Par ailleurs, il serait bon de savoir le rôle de l'ex-ministre de l'Intérieur, Lotfi Ben Jeddou dans cette affaire. Il y a lieu de rappeler l'épisode du maintien de ce ministre à son poste dans le gouvernement des technocrates formé par Mehdi Jomâa qui a été contraint, sous la pression énorme d'Ennahdha, de le garder. On est curieux de savoir avec précision le pourquoi du forcing du parti islamiste pour le maintien de Lotfi Ben Jeddou quitte à faire capoter tous les résultats du dialogue national à l'époque. Dernier point dans cette affaire est cette correspondance adressée par l'Organisation tunisienne pour les forces de sécurité et le citoyen à l'ARP demandant à être auditionnée par la Commission à propos des réseaux des voyages dans les zones de tension.

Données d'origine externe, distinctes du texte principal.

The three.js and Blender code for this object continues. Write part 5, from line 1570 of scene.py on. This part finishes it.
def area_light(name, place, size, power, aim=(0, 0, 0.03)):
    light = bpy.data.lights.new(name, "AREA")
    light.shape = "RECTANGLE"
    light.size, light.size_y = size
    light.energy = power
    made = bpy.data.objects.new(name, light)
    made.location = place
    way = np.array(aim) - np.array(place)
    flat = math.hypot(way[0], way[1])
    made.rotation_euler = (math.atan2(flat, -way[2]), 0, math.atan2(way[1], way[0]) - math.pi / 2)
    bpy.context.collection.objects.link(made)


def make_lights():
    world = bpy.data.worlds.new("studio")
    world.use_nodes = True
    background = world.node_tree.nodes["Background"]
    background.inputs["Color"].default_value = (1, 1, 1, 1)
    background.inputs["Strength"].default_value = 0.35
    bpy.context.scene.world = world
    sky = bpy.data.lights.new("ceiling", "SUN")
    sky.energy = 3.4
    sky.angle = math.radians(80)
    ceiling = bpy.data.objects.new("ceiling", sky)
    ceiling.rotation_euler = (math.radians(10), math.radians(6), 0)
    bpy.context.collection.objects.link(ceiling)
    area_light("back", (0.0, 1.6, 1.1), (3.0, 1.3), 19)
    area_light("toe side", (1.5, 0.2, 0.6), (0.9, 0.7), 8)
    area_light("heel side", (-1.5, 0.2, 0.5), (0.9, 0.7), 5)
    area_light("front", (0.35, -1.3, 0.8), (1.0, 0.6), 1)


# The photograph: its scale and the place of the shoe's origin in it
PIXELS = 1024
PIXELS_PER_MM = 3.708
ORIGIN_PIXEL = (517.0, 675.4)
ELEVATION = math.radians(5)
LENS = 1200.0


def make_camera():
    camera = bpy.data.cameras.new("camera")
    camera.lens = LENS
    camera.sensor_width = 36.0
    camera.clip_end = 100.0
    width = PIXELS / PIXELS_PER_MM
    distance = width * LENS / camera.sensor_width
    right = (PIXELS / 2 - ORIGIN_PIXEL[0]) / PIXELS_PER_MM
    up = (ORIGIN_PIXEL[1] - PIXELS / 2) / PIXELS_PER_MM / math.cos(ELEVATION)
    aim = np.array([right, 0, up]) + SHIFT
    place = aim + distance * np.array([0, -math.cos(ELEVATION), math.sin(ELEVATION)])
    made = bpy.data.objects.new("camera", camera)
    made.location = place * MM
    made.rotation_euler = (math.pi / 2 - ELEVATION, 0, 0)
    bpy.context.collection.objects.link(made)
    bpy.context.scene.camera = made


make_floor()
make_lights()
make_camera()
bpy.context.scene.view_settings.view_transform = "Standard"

L'organisation affirme disposer d'informations concrètes sur lesdits réseaux et l'octroi des passeports à des personnes impliquées dans des actions terroristes.
Peut-on espérer, alors, un prochain résultat sur cette question qui préoccupe la classe politique et l'opinion publique ? On veut bien y croire dans la mesure où de nombreux indicateurs laissent entendre que la Commission d'enquête, plus particulièrement, sa présidente, est déterminée à réussir dans sa mission.